TASK GOAL.
Beneath this instruction is a block of data; output from it exactly the lines that run from the one containing "M / math.radians(hinge))" through the one containing "obj.parent = empty", inclusive.

[begin DATASET ENTRIES]

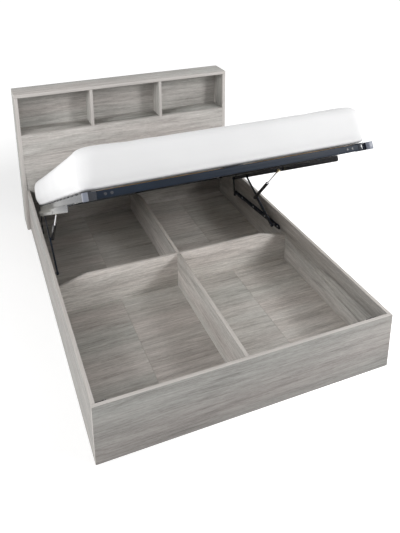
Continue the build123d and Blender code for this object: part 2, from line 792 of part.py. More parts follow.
def report():
    """Print the places and ratios that the joints need."""
    front_swing = slope(front_pivot, front_pin_closed) - slope(front_pivot, front_pin_open)
    rear_swing = slope(rear_pivot, rear_pin_closed) - slope(rear_pivot, rear_pin_open)
    strut_swing = slope(strut_pivot_closed, stud_closed) - slope(strut_pivot, stud_open)
    stroke = math.dist(strut_pivot_closed, stud_closed) - math.dist(strut_pivot, stud_open)
    hinge = lift_angle - front_swing
    print("front pivot", front_pivot, "rear pivot", rear_pivot)
    print("front pin open", front_pin_open, "rear pin open", rear_pin_open)
    print("strut pivot", strut_pivot, "stud open", stud_open)
    print("hinge range", hinge, "rear ratio", rear_swing / hinge, "front ratio", front_swing / hinge)
    print("strut ratio", (strut_swing - front_swing) / hinge, "stroke", stroke)
    print("rod ratio in metres per radian", stroke / M / math.radians(hinge))


os.makedirs("parts", exist_ok=True)
right_dowels, right_bolts, right_locks = corner_joints()
build_headboard(right_dowels, right_bolts)
build_rails(right_dowels, right_bolts, right_locks)
build_storage()
build_rests()
build_base_bars()
build_links()
build_struts()
build_frame()
build_slats()
build_top_bars()
build_mattress()
report()
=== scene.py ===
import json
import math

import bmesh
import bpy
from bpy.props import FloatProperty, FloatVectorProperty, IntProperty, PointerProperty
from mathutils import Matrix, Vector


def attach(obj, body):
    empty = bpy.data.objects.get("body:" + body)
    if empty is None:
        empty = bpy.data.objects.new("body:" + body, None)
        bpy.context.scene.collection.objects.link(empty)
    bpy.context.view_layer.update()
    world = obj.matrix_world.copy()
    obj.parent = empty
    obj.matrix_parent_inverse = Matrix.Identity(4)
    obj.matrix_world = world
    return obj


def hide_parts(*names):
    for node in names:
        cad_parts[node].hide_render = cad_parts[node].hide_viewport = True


bl_info = {
    "name": "Ottoman storage bed",
    "version": (1, 0, 0),
    "blender": (4, 5, 0),
    "location": "View3D > Sidebar > Bed",
    "description": "Dresses the boards, lift frame, slats and mattress of an ottoman storage bed",
    "category": "Object",
}

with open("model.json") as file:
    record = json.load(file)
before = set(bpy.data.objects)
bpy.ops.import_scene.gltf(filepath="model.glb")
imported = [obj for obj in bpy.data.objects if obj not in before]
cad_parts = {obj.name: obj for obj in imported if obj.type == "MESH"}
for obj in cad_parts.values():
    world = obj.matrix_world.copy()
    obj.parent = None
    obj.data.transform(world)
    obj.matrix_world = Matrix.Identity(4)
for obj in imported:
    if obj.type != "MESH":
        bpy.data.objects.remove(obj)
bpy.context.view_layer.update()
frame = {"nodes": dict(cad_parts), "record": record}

# The platform is built level and then turned up about the pole to where the frame holds it.
POLE = Vector((0.0, 0.708, 0.367))
LIFT_ANGLE = math.radians(28.3)
RAISED = Matrix.Translation(POLE) @ Matrix.Rotation(-LIFT_ANGLE, 4, "X") @ Matrix.Translation(-POLE)

WELD_REACH = 2e-6
FLAT_ANGLE = math.radians(0.5)
SHARP_ANGLE = math.radians(35)
CREASE_ANGLE = math.radians(40)
CLOTH_FRAMES = 20
FLOOR_REACH = 30.0
PLY = 0.0016
KNIT_COURSE = 0.0026

# How far apart two boards lie in the noise, and the turns that bring a board's grain to X
BOARD_STEP = (0.37, 0.53, 0.29)
GRAIN_TURNS = {"X": (0, 0, 0), "Y": (0, 0, -math.pi / 2), "Z": (0, math.pi / 2, 0)}

# Place, aim, size and power of each softbox
LAMPS = {
    "key": ((3.12, -3.60, 2.85), (0.1, -0.2, 0.2), 1.3, 118.0),
    "right": ((3.6, -0.7, 2.6), (0.1, 0.1, 0.2), 1.3, 38.0),
    "left": ((-3.6, -0.9, 2.3), (-0.2, 0.0, 0.5), 1.8, 94.0),
}

# Which way the grain runs on each board, across which faces the laminate is laid, and how pale the board is. The
# paleness is painted light and shade: the one laminate made lighter or darker on each board to stand in for how the
# light falls on it
BOARDS = {
    "footboard": ("X", "Y", 0.74),
    "side_rail_right": ("Y", "X", 0.95),
    "side_rail_left": ("Y", "X", 0.75),
    "headboard_side_right": ("Z", "X", 0.95),
    "headboard_side_left": ("Z", "X", 0.95),
    "headboard_top": ("X", "Z", 1.08),
    "headboard_shelf": ("X", "Z", 0.95),
    "headboard_front_panel": ("X", "Y", 0.98),
    "headboard_back_panel": ("X", "Y", 1.0),
    "cubby_divider_right": ("Z", "X", 1.0),
    "cubby_divider_left": ("Z", "X", 1.0),
    "lengthwise_divider": ("Y", "X", 1.10),
    "crosswise_divider": ("X", "Y", 1.38),
    "floor_panel_1": ("X", "Z", 0.94),
    "floor_panel_2": ("X", "Z", 1.03),
    "floor_panel_3": ("X", "Z", 1.12),
    "floor_panel_4": ("X", "Z", 1.28),
}


def colour(name, description, default):
    """A colour property in plain linear values."""
    return FloatVectorProperty(name=name, description=description, default=default, subtype="COLOR", min=0, max=1)


def length(name, description, default):
    """A length property in metres."""
    return FloatProperty(name=name, description=description, default=default, unit="LENGTH", min=0, precision=5)


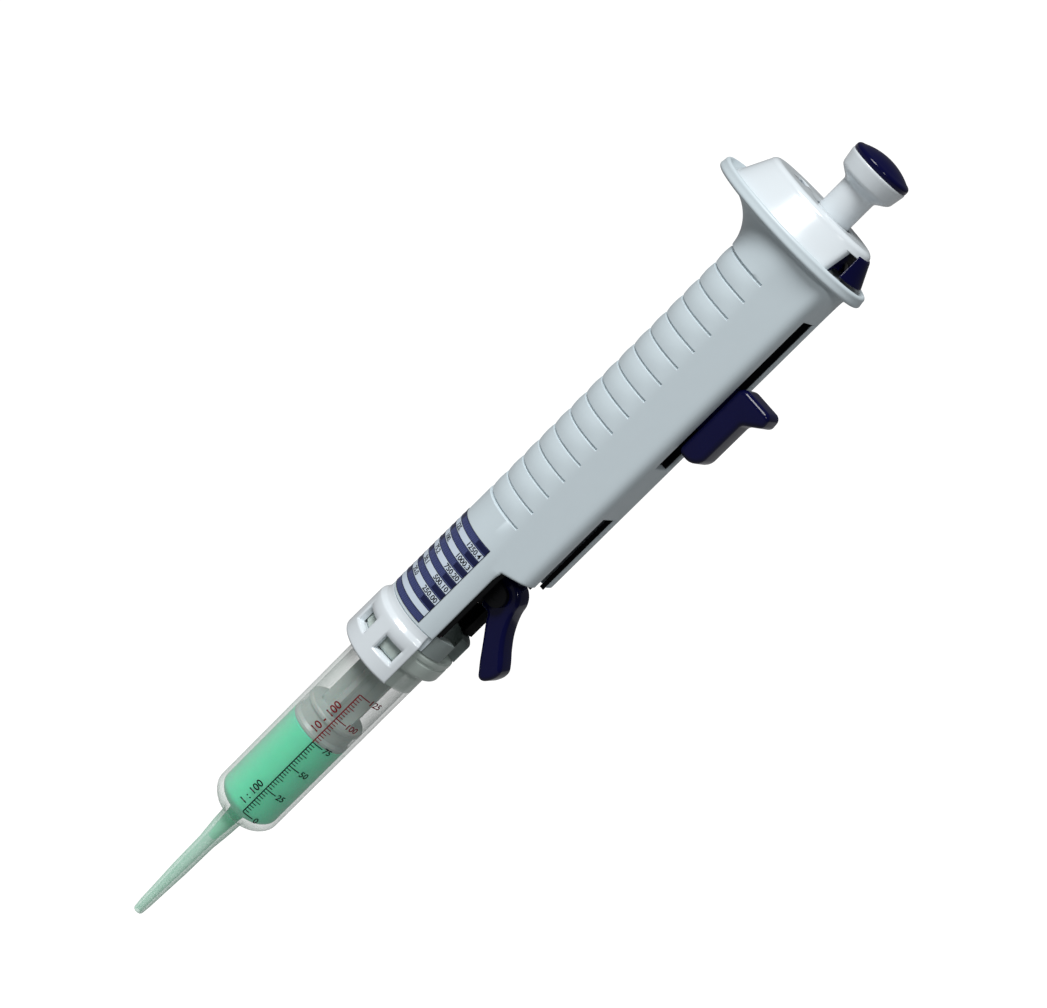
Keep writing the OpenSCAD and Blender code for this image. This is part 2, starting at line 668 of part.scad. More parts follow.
// Rectangle from x0 to x1 whose two front corners are rounded.
module round_front(x0, x1, half, r) {
  translate([x0, -half]) square([x1 - r - x0, 2 * half]);
  translate([x0, r - half]) square([x1 - x0, 2 * (half - r)]);
  for (s = [-1, 1]) translate([x1 - r, s * (half - r)]) circle(r);
}

// Finger piece with its stem through the upper slot and a hook for the fingertip.
module fill_slider() {
  x0 = front_x + gap;
  x1 = x0 + slider_t;
  tip = x1 + hook_reach;
  z1 = stem_high + 2.6;
  bar_face = tooth_x + tooth_depth + bar_t;
  color(navy) difference() {
    union() {
      translate([bar_face, -stem_y, stem_low]) cube([x0 + 1 - bar_face, 2 * stem_y, stem_high - stem_low]);
      intersection() {
        rotate([90, 0, 0]) translate([0, 0, -slider_y]) linear_extrude(2 * slider_y)
          polygon(concat([[x0, slider_z + 0.4], [x0 + 2.4, slider_z]],
            [for (u = [-70:20:0]) [x1 - 4.2 + 4.2 * cos(u), slider_z + 4.6 + 4.2 * sin(u)]],
            [[x1, z1 - 7.6], [x1 + 0.5, z1 - 6.2], [x1 + 1.8, z1 - 5], [tip - 0.7, z1 - 3.2]],
            [for (u = [-30:30:60]) [tip - 1 + cos(u), z1 - 1.3 + 1.2 * sin(u)]],
            [[tip - 1.8, z1], [x0 + 3.4, z1], [x0 + 1.6, z1 - 1.2], [x0, z1 - 3]]));
        union() {
          translate([0, 0, slider_z - 1]) linear_extrude(z1 - 6.8 - slider_z + 1) round_front(x0 - 1, x1, slider_y, 2);
          translate([0, 0, z1 - 6.8]) linear_extrude(8) round_front(x0 - 1, tip, slider_y, 2.4);
        }
      }
    }
    slider_screw_places() cylinder(r = 0.8 + seat, h = 8);
  }
}

module slider_screws() {
  color(steel) slider_screw_places() {
    translate([0, 0, -0.5]) cylinder(r = 0.8, h = 8);
    translate([0, 0, -0.9]) cylinder(r = 1.5, h = 0.9);
  }
}

gripper_r = barrel_bore - seat;
gripper_low = ring_top + 0.4 + slide_down + 4.8;
gripper_high = bar_low + 5;
pivot_z = gripper_low + pivot_rise;
neck_top = pivot_z + 3.5;
knob_h = 2.8;
ear_r = 3.2;
// Block that holds the rod's knob: two ears carry the lever.
module piston_gripper() {
  ear_in = lever_y + 0.25;
  color(dark) difference() {
    union() {
      translate([0, 0, gripper_low]) cylinder(r = gripper_r, h = gripper_high - gripper_low);
      for (s = [-1, 1]) translate([0, s * (ear_in + 1), 0]) rotate([90, 0, 0]) translate([0, 0, -1])
        linear_extrude(2) {
          translate([pivot_x, pivot_z]) circle(ear_r);
          translate([pivot_x - 8, pivot_z - ear_r]) square([8, 2 * ear_r]);
        }
    }
    translate([0, 0, gripper_low - 1]) cylinder(r = neck_r + 0.3, h = neck_top - gripper_low + 2);
    translate([0, -neck_r - 0.3, gripper_low - 1]) cube([20, 2 * neck_r + 0.6, neck_top - gripper_low + 2]);
    translate([0, 0, neck_top - 0.2]) cylinder(r = rod_knob_r + 0.2, h = knob_h + 0.6);
    translate([0, -rod_knob_r - 0.2, neck_top - 0.2]) cube([20, 2 * rod_knob_r + 0.4, knob_h + 0.6]);
    translate([pivot_x, 0, pivot_z]) rotate([90, 0, 0]) cylinder(r = hub_r + gap, h = 2 * ear_in, center = true);
    translate([pivot_x, -ear_in, gripper_low - 1]) cube([12, 2 * ear_in, pivot_z - gripper_low + 1]);
    translate([tooth_x + tooth_depth - seat, -bar_y - seat, bar_low - seat]) cube([12, 2 * bar_y + 2 * seat, 12]);
    translate([pivot_x, 0, pivot_z]) rotate([90, 0, 0]) cylinder(r = pin_r + seat, h = 20, center = true);
  }
}

module lever_pin() {
  color(steel) translate([pivot_x, 0, pivot_z]) rotate([90, 0, 0])
    cylinder(r = pin_r, h = 2 * (lever_y + 2.1), center = true);
}

// Cam lever: its round hub locks the rod's neck, its flat frees it.
module lock_lever() {
  p = [pivot_x, pivot_z];
  h = hub_r;
  n = arm_len;
  tip_r = 0.13 * n;
  color(navy) difference() {
    union() {
      translate([p.x, 0, p.y]) rotate([90, 0, 0]) cylinder(r = h, h = 2 * lever_y, center = true);
      rotate([90, 0, 0]) translate([0, 0, -lever_y]) linear_extrude(2 * lever_y)
        polygon(concat([p + h * [0.37, 0.13], p + h * [0.67, 0.67], p + h * [1.12, 0.27], p + n * [0.395, -0.08],
          p + n * [0.445, -0.22], p + n * [0.545, -0.39], p + n * [0.68, -0.53], p + n * [0.8, -0.65]],
          [for (u = [10:-30:-110]) p + n * [0.685, -0.86] + tip_r * [cos(u), sin(u)]],
          [p + n * [0.34, -0.71], p + n * [0.21, -0.54], p + n * [0.095, -0.4], p + h * [-0.13, -0.88],
            p + h * [0.1, -0.4]]));
    }
    translate([p.x, 0, p.y]) rotate([0, lever_swing - 180, 0]) translate([hub_r - 1.8 + 2, 0, 0])
      cube([4, 20, 2 * hub_r], center = true);
    translate([p.x, 0, p.y]) rotate([90, 0, 0]) cylinder(r = pin_r + run, h = 20, center = true);
  }
}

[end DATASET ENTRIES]

EXPECTED ANSWER.
    print("rod ratio in metres per radian", stroke / M / math.radians(hinge))


os.makedirs("parts", exist_ok=True)
right_dowels, right_bolts, right_locks = corner_joints()
build_headboard(right_dowels, right_bolts)
build_rails(right_dowels, right_bolts, right_locks)
build_storage()
build_rests()
build_base_bars()
build_links()
build_struts()
build_frame()
build_slats()
build_top_bars()
build_mattress()
report()
=== scene.py ===
import json
import math

import bmesh
import bpy
from bpy.props import FloatProperty, FloatVectorProperty, IntProperty, PointerProperty
from mathutils import Matrix, Vector


def attach(obj, body):
    empty = bpy.data.objects.get("body:" + body)
    if empty is None:
        empty = bpy.data.objects.new("body:" + body, None)
        bpy.context.scene.collection.objects.link(empty)
    bpy.context.view_layer.update()
    world = obj.matrix_world.copy()
    obj.parent = empty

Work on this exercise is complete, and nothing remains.